We know that some people have deeply destructive habits but we also know that people can be nudged into self-improving behaviour. He cites a study that showed that if people are given a small financial inducement to go to a gym that radically changes their fitness behaviour.
So how do you encourage patience in finance? China, he argues, is on a self-improving cycle. To head down such a path you need liquidity and information. But too much of these encourages excess: excess trading, excess credit and excess volatility. The debate about this leads into a series of puzzles, which one could sum up in the question: “Why are markets so inefficient?” Prices swing far away from the levels justified by fundamental economic conditions and as a result markets make mistakes in allocation of resources.
But there is a problem, a big one. You might imagine that, in terms of investment, patience should win out. Investors that follow the commonsense fundamental approach of buying when shares are low relative to economic fundamentals and selling them when they are high should do better than the speculator who buys when shares are rising and sells when they are falling. That isn't the case. Imagine two investors, each investing $1 in US equities in 1880. The fundamentalist, who bought when shares were low and sold when they were high would have found his or her stake falling to 11 cents by 2009. The speculator, the one bought when they were rising and vice versa, would have more than $50,000.
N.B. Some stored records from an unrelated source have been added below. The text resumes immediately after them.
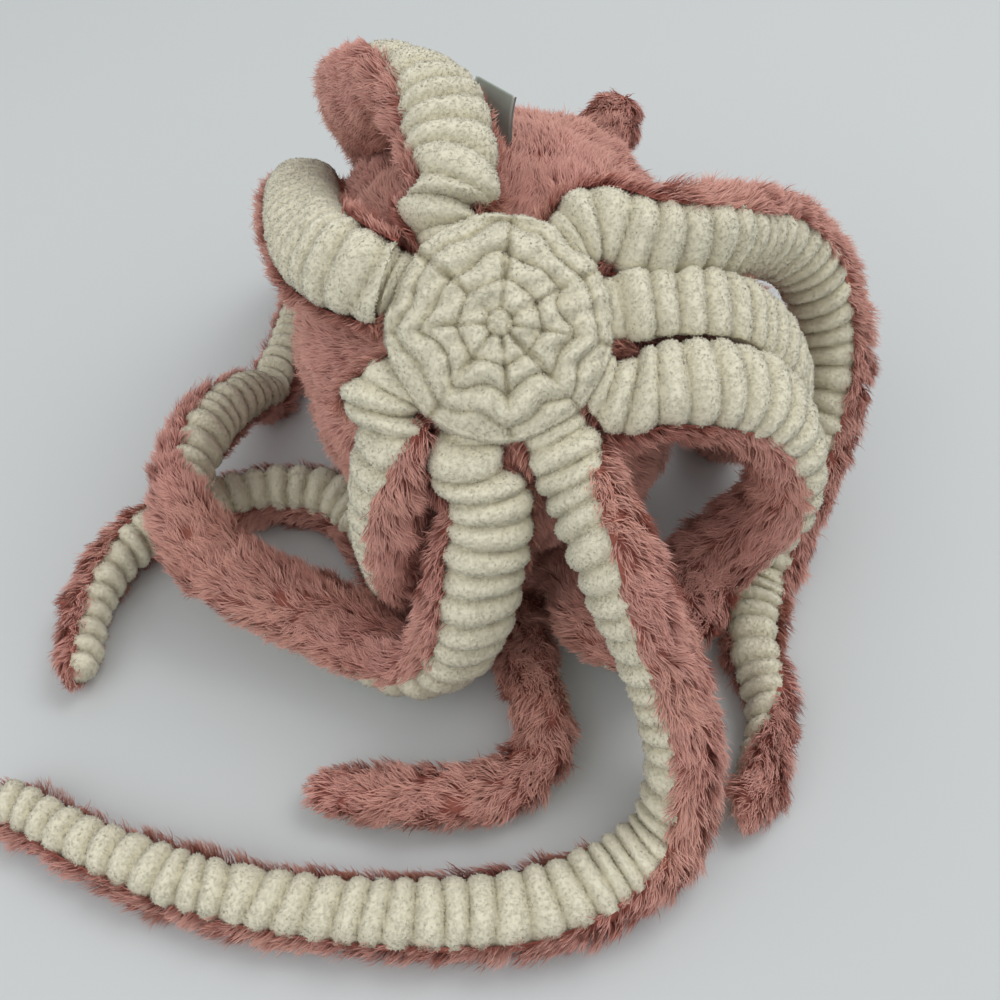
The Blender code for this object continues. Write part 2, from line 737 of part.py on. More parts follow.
def main():
    """Make the whole octopus."""
    clear_scene()
    parts = make_collection("plush_octopus")
    cutters = make_collection("cutters")
    fur = make_material("pink_fur", FUR_COLOUR, 0.95)
    cream = make_material("cream_cord", CREAM_COLOUR, 0.9)
    fibre = make_material("stuffing_fibre", FIBRE_COLOUR, 0.95)
    cloth = make_material("label_cloth", LABEL_COLOUR, 0.8)
    bead = make_material("eye_bead", BEAD_COLOUR, 0.1)
    cover, stuffing, cut_head = make_head(parts, cutters, fur, fibre)
    disk = add_object("mouth_disk", disk_mesh(0.0), parts, cream)
    cut_disk = add_object("cut_disk", disk_mesh(CUT_GAP), cutters)
    cut_floor = add_object("cut_floor", floor_mesh(), cutters)
    cut(cover, cut_floor)
    make_eyes(parts, cutters, cut_head, fur, bead)
    label = make_label(parts, cut_head, cloth)
    cut(disk, cut_head)
    solids = []
    for arm in ARMS:
        solids += make_arm(arm, parts, cutters, fur, cream)
    for i, (back, belly, _) in enumerate(solids):
        for ob in (back, belly):
            if near(ob, cut_floor):
                cut(ob, cut_floor)
            cut(ob, cut_head)
            if near(ob, cut_disk):
                cut(ob, cut_disk)
            for _, _, cutter in solids[:i]:
                if near(ob, cutter):
                    cut(ob, cutter)
    for _, _, cutter in solids:
        if near(label, cutter):
            cut(label, cutter)


main()
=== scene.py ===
"""Plush octopus in long pink fur with ribbed cream undersides, lying on its stuffed head."""
import logging
import math
from dataclasses import dataclass
from enum import Enum

import bpy
import numpy as np
from mathutils import Matrix, Vector


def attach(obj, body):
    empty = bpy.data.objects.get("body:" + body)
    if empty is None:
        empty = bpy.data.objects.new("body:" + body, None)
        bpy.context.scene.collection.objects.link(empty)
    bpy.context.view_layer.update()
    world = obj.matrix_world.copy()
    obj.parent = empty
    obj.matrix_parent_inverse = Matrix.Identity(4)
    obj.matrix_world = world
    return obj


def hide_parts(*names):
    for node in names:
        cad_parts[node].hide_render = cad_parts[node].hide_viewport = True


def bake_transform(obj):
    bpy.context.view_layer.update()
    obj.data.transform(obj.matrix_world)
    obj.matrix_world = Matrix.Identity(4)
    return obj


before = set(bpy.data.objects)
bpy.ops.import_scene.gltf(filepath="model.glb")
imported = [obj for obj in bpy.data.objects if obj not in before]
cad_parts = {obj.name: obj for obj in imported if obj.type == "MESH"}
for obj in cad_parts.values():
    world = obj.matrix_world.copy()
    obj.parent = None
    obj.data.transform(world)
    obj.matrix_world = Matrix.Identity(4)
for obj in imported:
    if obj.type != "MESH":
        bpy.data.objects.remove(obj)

LOG = logging.getLogger("plush_octopus")
Array = np.ndarray
Colour = tuple[float, float, float, float]
BODY = "octopus"


class Cloth(Enum):
    """Which of its two cloths a piece of an arm is cut from, as the solids name them."""

    FUR = "fur"
    BELLY = "belly"

    @property
    def slot(self) -> str:
        """Give the material slot that the cloth fills."""
        return "fur" if self is Cloth.FUR else "cord"


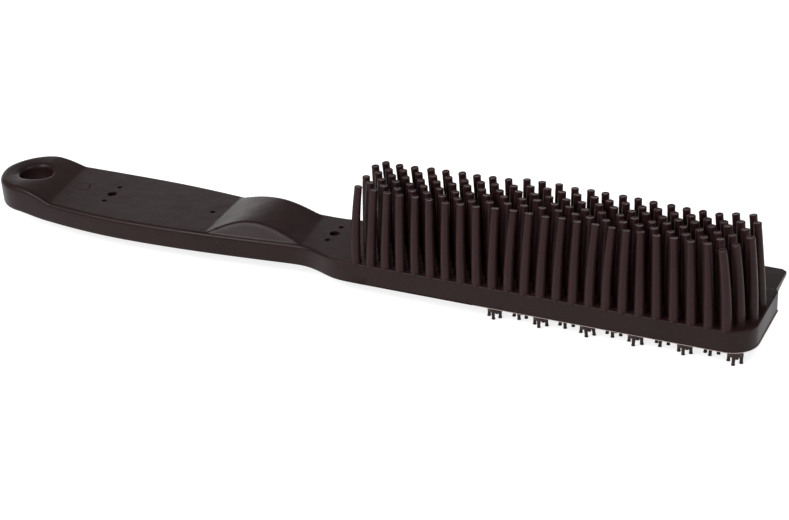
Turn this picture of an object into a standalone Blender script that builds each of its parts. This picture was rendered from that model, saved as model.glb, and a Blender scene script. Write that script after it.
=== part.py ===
"""Long-handled rubber curry comb, modelled as its functional pieces.

Frame: +X runs along the comb to the head's tip, +Y towards the scraper blade, +Z up the pins.
The origin is the middle of the bounding box in X and Y, at the height of the nub feet. Metres.
"""

import math

import bmesh
import bpy
from mathutils import Matrix, Vector

# Clearance between pieces that meet
PART_GAP = 0.0003

# Head plate
HEAD_LENGTH = 0.1302
HEAD_WIDTH = 0.0289
PLATE_THICKNESS = 0.0070
TIP_CORNER_RADIUS = 0.008
FAR_CORNER_RADIUS = 0.001
EDGE_CHAMFER = 0.0004

# Tapered pins, in staggered rows
PIN_PITCH = 0.0051
ROW_COUNT = 6
PIN_LENGTH = 0.0252
PIN_BASE_RADIUS = 0.00162
PIN_TIP_RADIUS = 0.00119
PIN_SIDES = 8
PIN_FAR_MARGIN = 0.0059
RIB_SHOULDER = 0.00003
RIB_HEIGHT = 0.0008
RIB_OVERLAP = 0.0002

# Scraper blade along the head's far side
BLADE_REACH = 0.0133
BLADE_ROOT_THICKNESS = 0.0028
BLADE_EDGE_THICKNESS = 0.0011
BLADE_TIP_SETBACK = 0.0009
BLADE_HEEL_START = 0.0093
BLADE_TIP_RADIUS = 0.0016
BLADE_HEEL_RADIUS = 0.0080

# Nub clusters under the head
NUB_HEIGHT = 0.0041
NUB_BLOCK_HEIGHT = 0.0017
NUB_BLOCK_RADIUS = 0.0023
NUB_PITCH = 0.0074
NUB_COLUMNS = 11
NUB_TIP_MARGIN = 0.0053
NUB_EDGE_MARGIN = 0.0030
NUB_ZIGZAG = 0.0023
PRONG_REACH_X = 0.0019
PRONG_REACH_Y = 0.0016
PRONG_RADIUS = 0.00052
PRONG_FOOT_RADIUS = 0.00062
PRONG_OVERLAP = 0.0004
PRONG_SIDES = 5
NUB_BLOCK_SIDES = 8

# Handle, measured back from the plane where it meets the head
HANDLE_LENGTH = 0.1408
HANDLE_OFFSET_FAR = 0.0125
NEAR_FLARE_LENGTH = 0.016
NEAR_WAIST_SETBACK = 0.018
NEAR_WAIST_HALF_WIDTH = 0.0122
NEAR_GRIP_SETBACK = 0.085
NEAR_GRIP_HALF_WIDTH = 0.0164
FAR_WAIST_SETBACK = 0.012
FAR_WAIST_HALF_WIDTH = 0.0110
FAR_GRIP_SETBACK = 0.088
FAR_GRIP_HALF_WIDTH = 0.0162
EYE_RADIUS = 0.0136
NEAR_EYE_HALF_WIDTH = 0.0139
FAR_EYE_HALF_WIDTH = 0.0141
END_ROUNDING = 0.58
HANG_HOLE_RADIUS = 0.0055
HANG_HOLE_FLARE = 0.0010
HANG_HOLE_SHIFT = 0.0010
EYE_RAISE = 0.0027
EYE_RAMP_LENGTH = 0.0120
EYE_RAMP_SKEW = 0.0025
END_LIFT = 0.0015
END_LIFT_SETBACK = 0.080
END_STEPS = 8

# Thumb hump
HUMP_HEIGHT = 0.0045
HUMP_HEEL_SETBACK = 0.0518
HUMP_HEEL_SKEW = 0.0013
HUMP_CREST_SETBACK = 0.0348
HUMP_CREST_SKEW = -0.0006
HUMP_TOE_SETBACK = 0.0184
HUMP_TOE_SKEW = 0.0018
NEAR_FLANK_RUN = 0.70
FAR_FLANK_RUN = 0.38

# Stiffening core and the holes that the mould's locating pins leave
CORE_THICKNESS = 0.0020
CORE_WIDTH = 0.0130
CORE_DEPTH = 0.0029
CORE_TIP_MARGIN = 0.0122
CORE_EYE_MARGIN = 0.0212
CORE_PIN_HOLE_RADIUS = 0.0007
SMALL_HOLE_RADIUS = 0.0009
LARGE_HOLE_RADIUS = 0.0016
HEAD_TRIO_SPREAD = 0.0047
EYE_TRIO_SPREAD = 0.0053
EYE_TRIO_SKEW = 0.0005
HEAD_TRIO_SETBACK = 0.0104
SINGLE_HOLE_BEHIND_HEEL = 0.0045
EYE_TRIO_MARGIN = 0.0305

# Places worked out from the sizes above
TOTAL_LENGTH = HEAD_LENGTH + HANDLE_LENGTH
TOTAL_WIDTH = HEAD_WIDTH + BLADE_REACH
HEAD_TIP_X = TOTAL_LENGTH / 2
JOINT_X = HEAD_TIP_X - HEAD_LENGTH
NEAR_Y = -TOTAL_WIDTH / 2
FAR_Y = NEAR_Y + HEAD_WIDTH
HANDLE_Y = FAR_Y - HANDLE_OFFSET_FAR
HEAD_FLARE_HALF_WIDTH = HANDLE_Y - NEAR_Y
PLATE_BOTTOM_Z = NUB_HEIGHT
PLATE_TOP_Z = PLATE_BOTTOM_Z + PLATE_THICKNESS
PIN_EDGE_MARGIN = PIN_BASE_RADIUS + RIB_SHOULDER
PIN_ROW_Y = NEAR_Y + PIN_EDGE_MARGIN
ROW_SPACING = (HEAD_WIDTH - PIN_EDGE_MARGIN - PIN_FAR_MARGIN) / (ROW_COUNT - 1)
FIRST_PIN_X = JOINT_X + PIN_PITCH
EYE_SETBACK = HANDLE_LENGTH - EYE_RADIUS
EYE_X = JOINT_X - EYE_SETBACK
HANG_HOLE_X = EYE_X - HANG_HOLE_SHIFT
BLADE_LENGTH = HEAD_LENGTH - BLADE_HEEL_START - BLADE_TIP_SETBACK
CORE_TOP_Z = PLATE_TOP_Z - CORE_DEPTH
CORE_HEAD_REACH = HEAD_LENGTH - CORE_TIP_MARGIN
CORE_HANDLE_REACH = EYE_SETBACK - CORE_EYE_MARGIN
SINGLE_HOLE_SETBACK = HUMP_HEEL_SETBACK + SINGLE_HOLE_BEHIND_HEEL
EYE_TRIO_SETBACK = EYE_SETBACK - EYE_TRIO_MARGIN


# ---------------------------------------------------------------- tools


def clear_scene():
    for item in list(bpy.data.objects):
        bpy.data.objects.remove(item)


def rubber():
    return make_material("moulded_rubber", (0.021, 0.014, 0.013), 0.55)


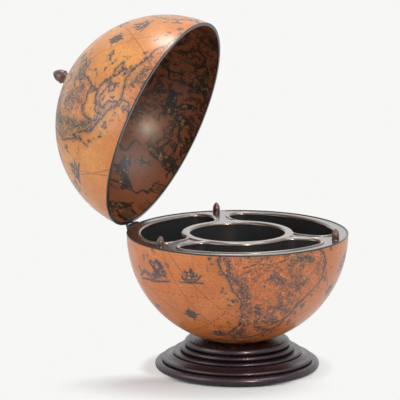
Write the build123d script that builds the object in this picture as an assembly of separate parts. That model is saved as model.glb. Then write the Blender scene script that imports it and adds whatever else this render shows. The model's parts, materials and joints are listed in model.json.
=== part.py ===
"""Tabletop globe bar: a hinged globe on a turned base, with a moulded tray for bottles and glasses.

Origin: centre of the base's underside. +Z is up, the hinge is at the back (+Y), the lid opens backwards.
The lid is modelled closed, then every lid piece is swung open about the hinge pin.
Lengths are in millimetres and angles in degrees.
"""

from build123d import *
from math import asin, cos, degrees, hypot, radians, sin, sqrt, tan
import os

# ---------------------------------------------------------------- driving dimensions
# Globe
sphere_radius = 200.0
paper_thickness = 0.4
shell_thickness = 5.0
parting_rise = 2.0
parting_gap = 0.4

# Base, from the floor up
felt_thickness = 2.0
felt_inset = 6.0
torus_radius = 7.5
torus_reach = 149.0
astragal_radius = 3.4
astragal_reach = 136.8
cove_top_reach = 118.0
plinth_height = 27.5
step_height = 6.0
step_reach = 117.0
cap_bead_radius = 4.4
cap_bead_reach = 104.1
cap_roll_reach = 95.7
cap_roll_low_radius = 4.5
cap_height = 21.0
seat_sink = 6.5
seat_clearance = 0.05

# Rim bands and the wooden ring that carries the tray
band_height = 2.5
band_overhang = 0.3
band_chamfer = 0.6
ring_height = 24.0
ring_width = 15.0
glue_line = 0.1

# Tray
deck_thickness = 3.0
deck_recess = 1.0
deck_clearance = 0.3
flange_thickness = 1.4
flange_overlap = 2.7
rim_height = 2.0
rim_width = 7.0
rim_chamfer = 1.2
tray_wall = 2.5
tray_gap = 2.7
shell_clearance = 2.0
bottle_well_width = 73.0
ridge_width = 16.0
centre_well_depth = 150.0
spoke_half_width = 20.0
spoke_flare = -6.5
well_corner_inner = 30.0
well_corner_outer = 28.0
well_lip_radius = 4.4
well_floor_radius = 8.0
well_count = 3
tray_clocking = 5.0

# Guide pegs
peg_inset = 16.0
peg_foot_radius = 7.0
peg_foot_height = 2.2
peg_neck_radius = 6.0
peg_radius = 6.6
peg_height = 19.2
peg_tip_radius = 2.6
stud_radius = 2.0
stud_in_peg = 11.0
stud_in_ring = 14.0

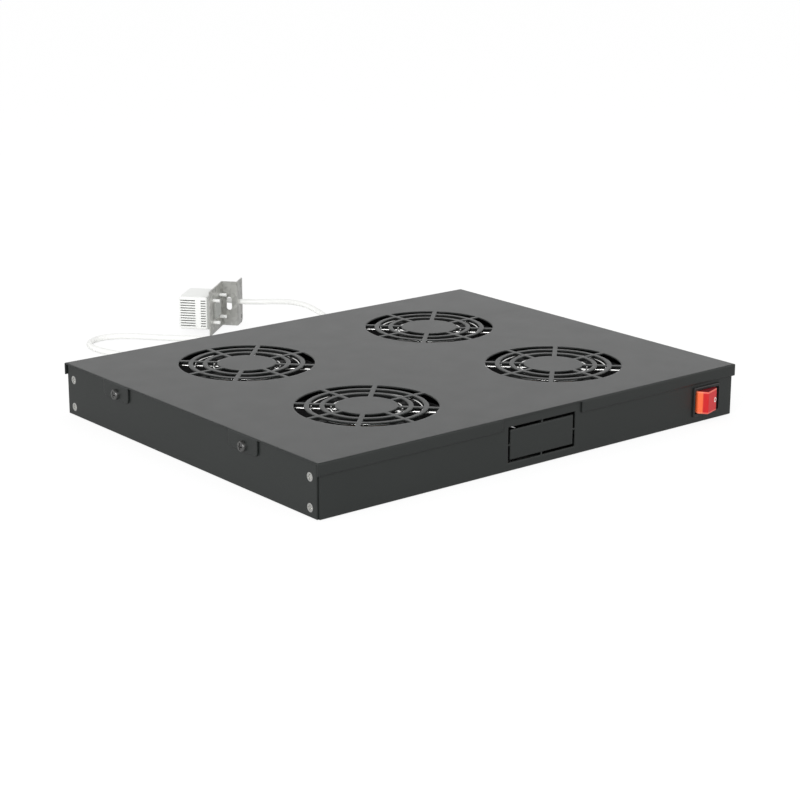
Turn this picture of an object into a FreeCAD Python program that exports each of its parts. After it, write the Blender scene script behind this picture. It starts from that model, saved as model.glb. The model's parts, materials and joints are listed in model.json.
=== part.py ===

There seems to be a built-in incentive to chase share prices up when they are rising and chase them down when they are falling. This is an obvious recipe for volatility.
There has been a surge in high-frequency trading – racing in and out of stocks in micro-seconds. In the past year or two, the scene has been transformed by the rising speed of execution.
And the message for investors? It is true that over the past 120 years a US investor would have been better to follow a speculative strategy than a value one.
But Dr Haldane notes that if you invested $1 in 1967 in an investment company whose motto is “our favourite holding period is forever” it would by 2009 be worth $2,650. If you invested it in the markets generally it would be worth $75. So maybe a “buy and hold” strategy is not such a bad idea. You can work out which investment company it is for yourselves, but I will give you a hint. Its founder hails from Omaha.